Published online by Cambridge University Press: 05 June 2014
During a large part of the first millennium BCE, before the second century BCE, a variety of philosophical and political traditions rivaled each other in China, but the dominant religious and political tradition after the second century BCE and until the beginning of the twentieth century in both China and Korea was heavily based on Confucian teachings. Confucianism envisions society as a vertically structured organic entity – and extension of a large patriarchal family – in which the rulers are entitled to “civilize” the ruled through imposition of ethical norms, ritual, and music.
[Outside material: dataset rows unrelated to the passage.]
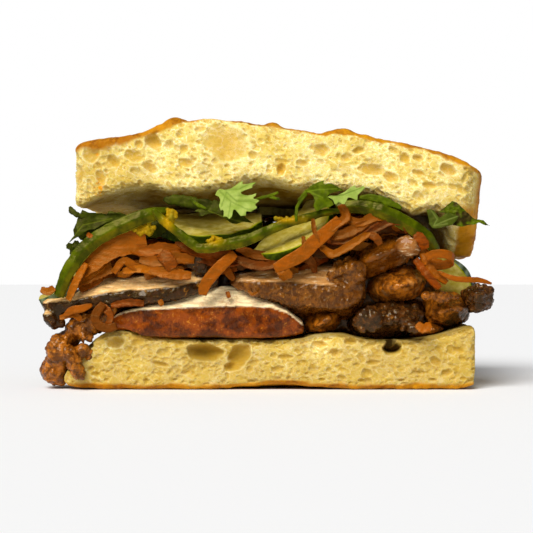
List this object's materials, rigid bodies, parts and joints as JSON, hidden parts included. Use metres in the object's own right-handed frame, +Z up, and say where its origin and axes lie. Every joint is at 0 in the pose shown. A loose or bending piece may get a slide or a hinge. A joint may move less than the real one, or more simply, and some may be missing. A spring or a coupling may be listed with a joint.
{
  "type": "banh mi sandwich",
  "caption": "Cut half of a banh mi on thick flat bread, filled with grilled chicken, carrot shreds, cucumber, green pepper and coriander.",
  "frame": {"origin": "on the table, under the middle of the lower bread", "axes": "+X to the right along the cut face, -Y out of the cut face towards the viewer, +Z up"},
  "size_m": [0.1636, 0.0923, 0.0961],
  "materials": {
    "bread": "matte open crumb with a thin golden crust",
    "chicken": "glazed orange-brown skin with pale fibrous cuts",
    "char": "charred and half glossy",
    "cucumber": "wet pale flesh with dark green rind",
    "pepper": "glossy green",
    "carrot": "moist orange",
    "coriander": "soft matte leaf"
  },
  "bodies": {
    "root": {"bread_lower": "bread", "bread_upper": "bread", "carrot_bent": "carrot", "carrot_curl": "carrot", "carrot_heap": "carrot", "carrot_left_loop": "carrot", "carrot_left_tip": "carrot", "carrot_over_slice": "carrot", "carrot_tail": "carrot", "chicken_hanging": "chicken", "chicken_knob_right": "char", "chicken_slice_left": "chicken", "chicken_slice_lower": "chicken", "chicken_slice_middle": "chicken", "chicken_strip_dark": "char", "chicken_strip_right": "chicken", "chicken_strip_skin": "chicken", "chicken_strip_small": "chicken", "chicken_strip_torn": "chicken", "chicken_strip_under": "chicken", "cucumber_back_left": "cucumber", "cucumber_back_right": "cucumber", "cucumber_front_left": "cucumber", "cucumber_front_middle": "cucumber", "cucumber_left_tip": "cucumber", "cucumber_right": "cucumber", "leaf_back_end": "coriander", "leaf_back_left": "coriander", "leaf_back_right": "coriander", "leaf_front": "coriander", "leaf_left": "coriander", "leaf_left_dark": "coriander", "leaf_left_small": "coriander", "leaf_middle": "coriander", "leaf_middle_dark": "coriander", "leaf_right": "coriander", "leaf_right_tip": "coriander", "leaf_under": "coriander", "pepper_back_left": "pepper", "pepper_back_right": "pepper", "pepper_left": "pepper", "pepper_middle": "pepper", "pepper_right": "pepper"}
  },
  "joints": []
}
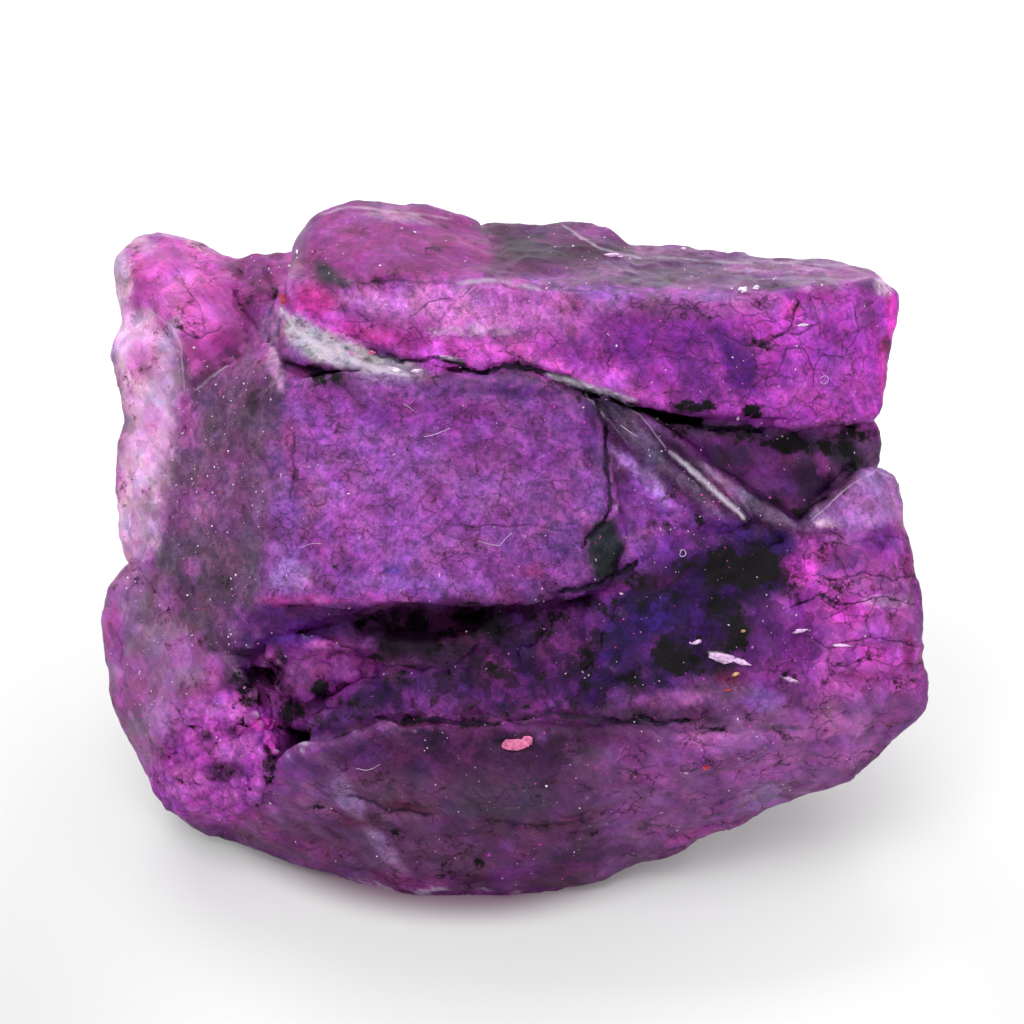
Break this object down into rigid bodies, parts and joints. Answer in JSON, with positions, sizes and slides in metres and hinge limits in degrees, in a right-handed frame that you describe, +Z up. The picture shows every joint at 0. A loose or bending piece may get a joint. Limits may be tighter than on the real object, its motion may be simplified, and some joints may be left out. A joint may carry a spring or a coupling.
{
  "type": "rough purple mineral specimen",
  "caption": "Rough, broken lump of purple stone with ledges, blades, pockets and scooped breaks, resting on one flat underside.",
  "frame": {"origin": "the middle of the stone's box, at the level of its resting face", "axes": "+X to the right along the stone's length, +Y away from its broken front, +Z up"},
  "size_m": [0.0648, 0.0426, 0.0444],
  "materials": {
    "stone": "purple and magenta stained stone with a dark crack network, black pockets, glassy fracture faces and pale thin rims"
  },
  "bodies": {
    "root": {"stone": "stone"}
  },
  "joints": []
}
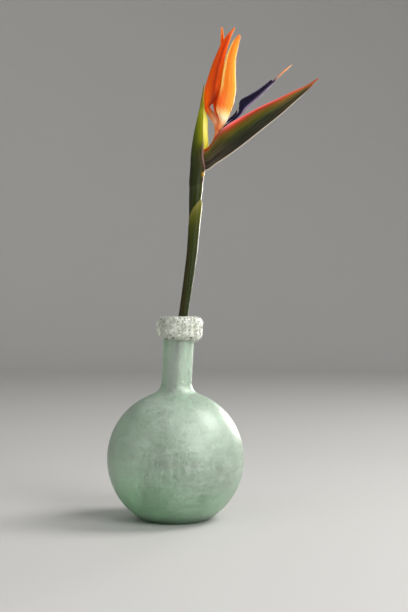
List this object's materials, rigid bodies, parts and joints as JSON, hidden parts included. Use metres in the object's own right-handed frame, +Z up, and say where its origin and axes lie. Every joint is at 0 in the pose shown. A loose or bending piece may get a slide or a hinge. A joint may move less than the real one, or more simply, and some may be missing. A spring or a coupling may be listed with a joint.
{
  "type": "bird of paradise flower in a glass bottle vase",
  "caption": "Cut bird of paradise flower with orange sepals and a blue tongue, leaning in a round-bellied frosted glass bottle vase with a thick pebbled lip.",
  "frame": {"origin": "centre of the flat spot that the vase stands on", "axes": "+Z up, -Y to the front of the vase, +X the way that the flower's beak points"},
  "size_m": [0.2133, 0.1364, 0.5006],
  "materials": {
    "frosted_glass": "frosted pale sea-green recycled glass, satin, with fine streaks",
    "pebbled_glass": "clear to milky glass full of bubbles, pitted and glossy, with a few brown specks",
    "water": "clear still water",
    "stalk_green": "smooth grey-green stalk with fine length-wise ribs",
    "sheath_green": "leathery green bract with a pale rim and a brownish overlapped edge",
    "bract_green": "yellow-green ribbed bract, brighter where it is thin",
    "spathe": "olive green to purple-brown waxy bract with coral red edges and a pale keel",
    "flower_base": "pale pinkish cream fleshy flower base",
    "sepal_orange": "satin orange petal tissue with parallel veins and cream claws",
    "tongue_blue": "deep indigo petal with a pale violet keel",
    "style": "slim waxy style, pale pinkish orange at its sticky tip"
  },
  "bodies": {
    "root": {"vase_bottle": "frosted_glass", "vase_lip_wrap": "pebbled_glass", "water": "water", "stem": "stalk_green", "stem_sheath": "sheath_green", "upper_bract": "bract_green", "spathe": "spathe", "flower_base": "flower_base", "sepal_front": "sepal_orange", "sepal_left": "sepal_orange", "sepal_back": "sepal_orange", "blue_tongue": "tongue_blue", "nectary_petal": "tongue_blue", "style": "style"}
  },
  "joints": []
}
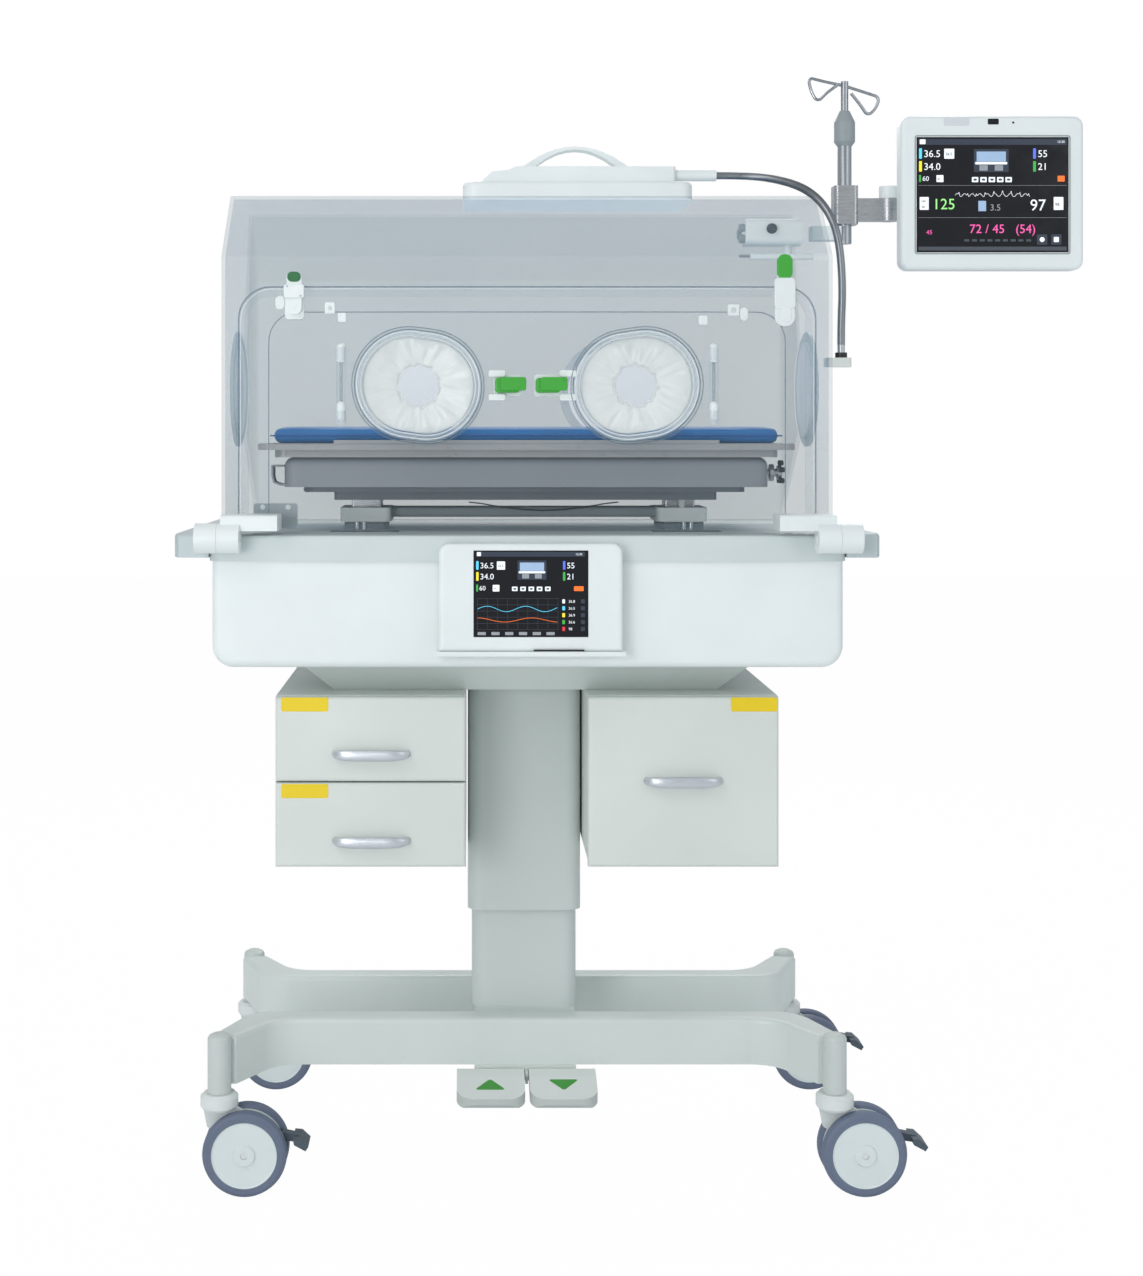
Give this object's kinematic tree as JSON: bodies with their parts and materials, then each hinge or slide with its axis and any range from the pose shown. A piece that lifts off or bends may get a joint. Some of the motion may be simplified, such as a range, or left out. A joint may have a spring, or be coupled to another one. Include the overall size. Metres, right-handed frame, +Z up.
{
  "type": "infant incubator",
  "caption": "Infant incubator with a clear drop-door hood over a tilting mattress, on a height-adjusting column stand with drawers, drip pole and monitor.",
  "frame": {"origin": "on the floor, under the centre of the lifting column", "axes": "+Z up, the front with the drop door faces -Y, +X to the right seen from the front"},
  "size_m": [1.392, 0.585, 1.6934],
  "materials": {
    "white_shell": "moulded satin white",
    "grey_band": "moulded pale grey",
    "painted_frame": "smooth pale powder coat",
    "cabinet_panel": "smooth pale powder coat",
    "grey_plastic": "fine grain grey",
    "dark_plastic": "fine grain dark grey green",
    "screen_glass": "glossy dark screen",
    "clear_hood": "clear acrylic",
    "white_fitting": "white moulding",
    "green_plastic": "green moulding",
    "cuff_film": "soft translucent film",
    "steel": "brushed steel",
    "alu": "satin anodised",
    "wheel": "slate rubber tread with pale disc",
    "mattress_cover": "smooth coated blue cover"
  },
  "bodies": {
    "base": {"base_bridge": "painted_frame", "cross_beams": "painted_frame", "caster_posts": "grey_band", "inner_column": "painted_frame"},
    "pedal_up": {"pedal_up": "grey_plastic"},
    "pedal_down": {"pedal_down": "grey_plastic"},
    "caster_fl": {"caster_fork_fl": "grey_band"},
    "wheels_fl": {"caster_wheels_fl": "wheel"},
    "brake_fl": {"caster_brake_fl": "dark_plastic"},
    "caster_fr": {"caster_fork_fr": "grey_band"},
    "wheels_fr": {"caster_wheels_fr": "wheel"},
    "brake_fr": {"caster_brake_fr": "dark_plastic"},
    "caster_rl": {"caster_fork_rl": "grey_band"},
    "wheels_rl": {"caster_wheels_rl": "wheel"},
    "brake_rl": {"caster_brake_rl": "dark_plastic"},
    "caster_rr": {"caster_fork_rr": "grey_band"},
    "wheels_rr": {"caster_wheels_rr": "wheel"},
    "brake_rr": {"caster_brake_rr": "dark_plastic"},
    "carriage": {"outer_column": "painted_frame", "column_head": "painted_frame", "body_shell": "white_shell", "deck": "grey_band", "panel_housing": "white_shell", "drawer_cabinets": "cabinet_panel", "push_handles": "grey_plastic", "hinge_brackets": "white_shell", "bed_supports": "white_shell", "hood_shell": "clear_hood", "hood_fittings": "clear_hood", "sensor_module": "white_shell", "lamp_housing": "white_shell", "gooseneck": "white_fitting", "iv_pole": "steel"},
    "drawer_upper": {"drawer_upper": "cabinet_panel", "drawer_handle_upper": "alu"},
    "drawer_lower": {"drawer_lower": "cabinet_panel", "drawer_handle_lower": "alu"},
    "drawer_right": {"drawer_right": "cabinet_panel", "drawer_handle_right": "alu"},
    "front_door": {"front_door": "clear_hood", "front_door_arms": "white_shell", "door_fittings": "clear_hood", "port_cuffs": "cuff_film"},
    "port_door_left": {"port_door_left": "clear_hood"},
    "port_catch_left": {"port_catch_left": "green_plastic"},
    "door_latch_left": {"door_latch_left": "white_fitting"},
    "port_door_right": {"port_door_right": "clear_hood"},
    "port_catch_right": {"port_catch_right": "green_plastic"},
    "door_latch_right": {"door_latch_right": "white_fitting"},
    "bed_lift_left": {"bed_lift_left": "steel"},
    "bed_lift_right": {"bed_lift_right": "steel"},
    "bed_cradle": {"bed_frame": "grey_plastic"},
    "bed": {"xray_tray": "grey_plastic", "mattress_tray": "grey_plastic", "mattress": "mattress_cover"},
    "iv_hook": {"iv_hook": "steel"},
    "monitor_arm_inner": {"monitor_arm_inner": "steel"},
    "monitor_arm_outer": {"monitor_arm_outer": "white_fitting"},
    "monitor": {"monitor_housing": "white_shell"}
  },
  "joints": [
    {"name": "swivel_fl", "type": "hinge", "parent": "base", "child": "caster_fl", "pos_m": [-0.458, -0.23, 0.147], "axis": [0, 0, 1], "continuous": true},
    {"name": "roll_fl", "type": "hinge", "parent": "caster_fl", "child": "wheels_fl", "pos_m": [-0.418, -0.23, 0.0625], "axis": [0, 1, 0], "continuous": true},
    {"name": "brake_fl", "type": "hinge", "parent": "caster_fl", "child": "brake_fl", "pos_m": [-0.374, -0.23, 0.086], "axis": [0, 1, 0], "range_deg": [0, 10]},
    {"name": "swivel_fr", "type": "hinge", "parent": "base", "child": "caster_fr", "pos_m": [0.458, -0.23, 0.147], "axis": [0, 0, 1], "continuous": true},
    {"name": "roll_fr", "type": "hinge", "parent": "caster_fr", "child": "wheels_fr", "pos_m": [0.498, -0.23, 0.0625], "axis": [0, 1, 0], "continuous": true},
    {"name": "brake_fr", "type": "hinge", "parent": "caster_fr", "child": "brake_fr", "pos_m": [0.542, -0.23, 0.086], "axis": [0, 1, 0], "range_deg": [0, 10]},
    {"name": "swivel_rl", "type": "hinge", "parent": "base", "child": "caster_rl", "pos_m": [-0.458, 0.23, 0.147], "axis": [0, 0, 1], "continuous": true},
    {"name": "roll_rl", "type": "hinge", "parent": "caster_rl", "child": "wheels_rl", "pos_m": [-0.418, 0.23, 0.0625], "axis": [0, 1, 0], "continuous": true},
    {"name": "brake_rl", "type": "hinge", "parent": "caster_rl", "child": "brake_rl", "pos_m": [-0.374, 0.23, 0.086], "axis": [0, 1, 0], "range_deg": [0, 10]},
    {"name": "swivel_rr", "type": "hinge", "parent": "base", "child": "caster_rr", "pos_m": [0.458, 0.23, 0.147], "axis": [0, 0, 1], "continuous": true},
    {"name": "roll_rr", "type": "hinge", "parent": "caster_rr", "child": "wheels_rr", "pos_m": [0.498, 0.23, 0.0625], "axis": [0, 1, 0], "continuous": true},
    {"name": "brake_rr", "type": "hinge", "parent": "caster_rr", "child": "brake_rr", "pos_m": [0.542, 0.23, 0.086], "axis": [0, 1, 0], "range_deg": [0, 10]},
    {"name": "column_lift", "type": "slide", "parent": "base", "child": "carriage", "axis": [0, 0, 1], "range_m": [-0.14, 0.06]},
    {"name": "pedal_up_press", "type": "hinge", "parent": "base", "child": "pedal_up", "pos_m": [-0.052, -0.15, 0.143], "axis": [1, 0, 0], "range_deg": [0, 10]},
    {"name": "pedal_down_press", "type": "hinge", "parent": "base", "child": "pedal_down", "pos_m": [0.056, -0.15, 0.143], "axis": [1, 0, 0], "range_deg": [0, 10]},
    {"name": "drawer_upper_slide", "type": "slide", "parent": "carriage", "child": "drawer_upper", "axis": [0, 1, 0], "range_m": [-0.3, 0]},
    {"name": "drawer_lower_slide", "type": "slide", "parent": "carriage", "child": "drawer_lower", "axis": [0, 1, 0], "range_m": [-0.3, 0]},
    {"name": "drawer_right_slide", "type": "slide", "parent": "carriage", "child": "drawer_right", "axis": [0, 1, 0], "range_m": [-0.3, 0]},
    {"name": "front_door_hinge", "type": "hinge", "parent": "carriage", "child": "front_door", "pos_m": [0, -0.293, 0.974], "axis": [1, 0, 0], "range_deg": [0, 180]},
    {"name": "port_door_left_hinge", "type": "hinge", "parent": "front_door", "child": "port_door_left", "pos_m": [-0.276, -0.2438, 1.198], "axis": [0, 0, 1], "range_deg": [-110, 0]},
    {"name": "port_catch_left_press", "type": "slide", "parent": "front_door", "child": "port_catch_left", "axis": [0, 1, 0], "range_m": [0, 0.004]},
    {"name": "door_latch_left_turn", "type": "hinge", "parent": "front_door", "child": "door_latch_left", "pos_m": [-0.345, -0.248, 1.316], "axis": [0, -1, 0], "range_deg": [0, 75]},
    {"name": "port_door_right_hinge", "type": "hinge", "parent": "front_door", "child": "port_door_right", "pos_m": [0.276, -0.2438, 1.198], "axis": [0, 0, -1], "range_deg": [-110, 0]},
    {"name": "port_catch_right_press", "type": "slide", "parent": "front_door", "child": "port_catch_right", "axis": [0, 1, 0], "range_m": [0, 0.004]},
    {"name": "door_latch_right_turn", "type": "hinge", "parent": "front_door", "child": "door_latch_right", "pos_m": [0.38, -0.248, 1.316], "axis": [0, 1, 0], "range_deg": [0, 75]},
    {"name": "bed_raise_left", "type": "slide", "parent": "carriage", "child": "bed_lift_left", "axis": [0, 0, 1], "range_m": [0, 0.04]},
    {"name": "bed_raise_right", "type": "slide", "parent": "carriage", "child": "bed_lift_right", "axis": [0, 0, 1], "range_m": [0, 0.04]},
    {"name": "bed_tilt_left", "type": "hinge", "parent": "bed_lift_left", "child": "bed_cradle", "pos_m": [-0.25, 0, 1.016], "axis": [0, 1, 0], "range_deg": [0, 5]},
    {"name": "bed_tilt_right", "type": "hinge", "parent": "bed_cradle", "child": "bed", "pos_m": [-0.34, 0, 1.04], "axis": [0, 1, 0], "range_deg": [-4, 0]},
    {"name": "iv_hook_slide", "type": "slide", "parent": "carriage", "child": "iv_hook", "axis": [0, 0, 1], "range_m": [0, 0.12]},
    {"name": "monitor_arm_swivel", "type": "hinge", "parent": "carriage", "child": "monitor_arm_inner", "pos_m": [0.51, -0.04, 1.488], "axis": [0, 0, 1], "range_deg": [-30, 60]},
    {"name": "monitor_elbow_swivel", "type": "hinge", "parent": "monitor_arm_inner", "child": "monitor_arm_outer", "pos_m": [0.58, -0.04, 1.5], "axis": [0, 0, 1], "range_deg": [-45, 45]},
    {"name": "monitor_tilt", "type": "hinge", "parent": "monitor_arm_outer", "child": "monitor", "pos_m": [0.726, -0.06, 1.5094], "axis": [1, 0, 0], "range_deg": [-12, 12]}
  ],
  "couplings": [
    {"joint": "bed_tilt_left", "follows": "bed_raise_left", "rad_per_m": 2},
    {"joint": "bed_tilt_right", "follows": "bed_raise_right", "rad_per_m": -1.6949}
  ]
}
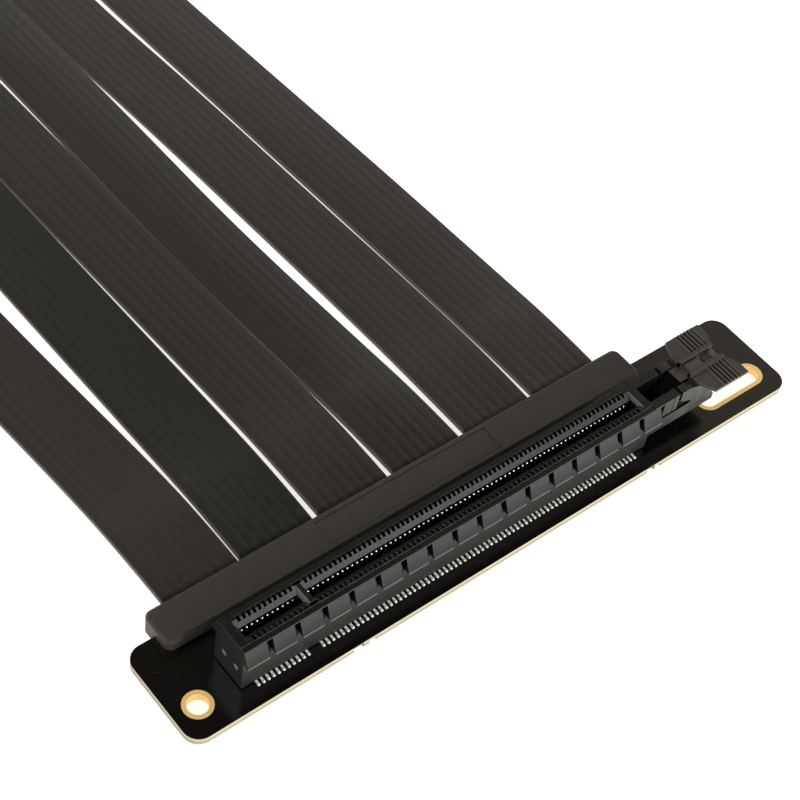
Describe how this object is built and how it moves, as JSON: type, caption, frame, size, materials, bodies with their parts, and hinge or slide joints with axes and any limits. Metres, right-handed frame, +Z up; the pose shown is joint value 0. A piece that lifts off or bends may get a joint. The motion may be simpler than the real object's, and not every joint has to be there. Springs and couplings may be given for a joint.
{
  "type": "expansion card extension cable",
  "caption": "Flat ribbon extension for an expansion card: a slotted socket with a pivoting latch on a drilled board, and ribbons to a plug with an edge connector.",
  "frame": {"origin": "on the resting surface, under the middle of the socket end's outline, without the ribbons and the plug", "axes": "+X along the card slot from its short end to the latch, +Y from the socket to the plug, +Z up, out of the card slot"},
  "size_m": [0.135, 0.2482, 0.0145],
  "materials": {
    "board_black": "glossy black solder mask on a glass-fibre board",
    "hole_plating": "plated, satin",
    "housing_black": "moulded, semi-matte",
    "contact_metal": "tinned, bright",
    "latch_grey": "moulded, semi-matte",
    "overmould_grey": "fine matte texture",
    "ribbon_black": "semi-gloss flexible sheath with fine lengthwise ribs",
    "finger_gold": "gold plated"
  },
  "bodies": {
    "cable": {"socket_board": "board_black", "round_hole_plating": "hole_plating", "slotted_hole_plating": "hole_plating", "slot_housing": "housing_black", "front_contacts": "contact_metal", "rear_contacts": "contact_metal", "socket_overmould": "overmould_grey", "ribbon_1": "ribbon_black", "ribbon_2": "ribbon_black", "ribbon_3": "ribbon_black", "ribbon_4": "ribbon_black", "ribbon_5": "ribbon_black", "ribbon_6": "ribbon_black", "plug_overmould": "overmould_grey", "plug_board": "board_black", "plug_fingers_top": "finger_gold", "plug_fingers_bottom": "finger_gold"},
    "latch": {"retention_latch": "latch_grey"}
  },
  "joints": [
    {"name": "latch_pivot", "type": "hinge", "parent": "cable", "child": "latch", "pos_m": [0.04215, -0.0041, 0.008], "axis": [0, 1, 0], "range_deg": [0, 30]}
  ]
}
Confucianism prioritizes socio-political stability and thus favors “soft” governance, allowing the ruled to preserve their traditional clan structures or local autonomy and strongly disapproving of excessive military expenses.
Introduction
For East Asian political thought, especially after the maturing of the Confucian and Taoist traditions (fifth to third centuries BCE), warfare was an inherently contradictory subject. On the one hand, it was commonly agreed that, in practical terms, the welfare and the very existence of the state depended on its military capabilities. On the other hand, the agrarian polities of the region tended to focus on the inescapable negative consequences of any, even successfully prosecuted, war – that is, disturbances in the agricultural cycle due to war-related mobilizations and decrease in the numbers of taxpayers and corvée laborers due to the inevitable losses of human resources. In ideological terms, the darker side of war was often described as a breakdown of the “harmonious” societal order based on highest Confucian values such as “humaneness” (Ch. ren, Kor. in). War was thus seen as a catastrophic event – even if unavoidable and in certain situations desirable. To mitigate this contradiction, East Asian thinkers often conceptualized war as an extension of criminal justice. “Righteous war” was seen as a just punishment reserved for “evil rulers” who misgoverned their states, rebels, “outer” barbarians, and other real or potential disturbers of the “normal” societal order. In this way, a “just” war was redefined as a way toward a restoration of cosmic and societal harmony rather than a cause of its breakdown. In this connection, the moral qualities of both war-making politicians(kings and their ministers) and soldiers (especially high-ranking officers) were crucial. “Just” war was expected to be prosecuted by “just” people.